↓↓↓

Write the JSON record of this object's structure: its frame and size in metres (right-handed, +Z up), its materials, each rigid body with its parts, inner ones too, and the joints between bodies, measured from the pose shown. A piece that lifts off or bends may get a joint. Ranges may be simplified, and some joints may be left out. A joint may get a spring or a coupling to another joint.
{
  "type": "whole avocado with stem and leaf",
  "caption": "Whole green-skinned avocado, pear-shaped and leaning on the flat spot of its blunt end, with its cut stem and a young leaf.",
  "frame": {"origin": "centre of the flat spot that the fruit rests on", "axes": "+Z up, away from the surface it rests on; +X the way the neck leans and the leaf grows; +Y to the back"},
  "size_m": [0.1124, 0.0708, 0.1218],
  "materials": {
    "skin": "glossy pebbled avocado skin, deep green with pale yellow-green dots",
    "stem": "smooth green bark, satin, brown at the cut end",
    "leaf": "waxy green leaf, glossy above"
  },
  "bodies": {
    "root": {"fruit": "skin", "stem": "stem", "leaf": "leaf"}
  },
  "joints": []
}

↑↑↑

* [EXERCISE DIRECTIONS] Repeat the data precisely, line by line.

* [EXERCISE RESPONSE]
Write the JSON record of this object's structure: its frame and size in metres (right-handed, +Z up), its materials, each rigid body with its parts, inner ones too, and the joints between bodies, measured from the pose shown. A piece that lifts off or bends may get a joint. Ranges may be simplified, and some joints may be left out. A joint may get a spring or a coupling to another joint.
{
  "type": "whole avocado with stem and leaf",
  "caption": "Whole green-skinned avocado, pear-shaped and leaning on the flat spot of its blunt end, with its cut stem and a young leaf.",
  "frame": {"origin": "centre of the flat spot that the fruit rests on", "axes": "+Z up, away from the surface it rests on; +X the way the neck leans and the leaf grows; +Y to the back"},
  "size_m": [0.1124, 0.0708, 0.1218],
  "materials": {
    "skin": "glossy pebbled avocado skin, deep green with pale yellow-green dots",
    "stem": "smooth green bark, satin, brown at the cut end",
    "leaf": "waxy green leaf, glossy above"
  },
  "bodies": {
    "root": {"fruit": "skin", "stem": "stem", "leaf": "leaf"}
  },
  "joints": []
}